Dennis Barker (21 June 1929 - 2 March 2015) was a British journalist.

==Early life and career==
Born at Lowestoft, Suffolk, son of company director George Barker and Gertrude (née Seeley), Barker and his mother escaped the heavy bombing of Lowestoft during the Second World War in favour of a cottage at Beaconsfield, Buckinghamshire; he would attend six schools over the next six years. On leaving school he went into local and regional journalism, first as a reporter and subeditor for the Suffolk Chronicle and Mercury in Ipswich, then the East Anglian Daily Times and its counterpart the Ipswich Evening Star, where he wrote features and served as theatre critic.

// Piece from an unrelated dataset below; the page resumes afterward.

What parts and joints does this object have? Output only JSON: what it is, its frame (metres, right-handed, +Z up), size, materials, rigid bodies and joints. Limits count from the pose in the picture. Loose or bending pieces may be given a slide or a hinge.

He subsequently moved to the Express & Star in Wolverhampton, again as reporter and theatre critic, only remaining in the latter role until being banned from local theatres because of critical reviews he had written.

==Guardian career==
From 1963, Barker spent much of his career at The Guardian, as a reporter and feature writer. He left the staff in 1991. After his retirement, he concentrated on writing obituaries for the newspaper.

As many of his obituary pieces were prepared in advance of the subjects' deaths, articles by Barker continue to be published in The Guardian, years after his death in 2015.

==Personal life==
In 1986, aged 57, Barker married Guardian colleague Sarah Alwyn. Their daughter Ellie was born in 1993.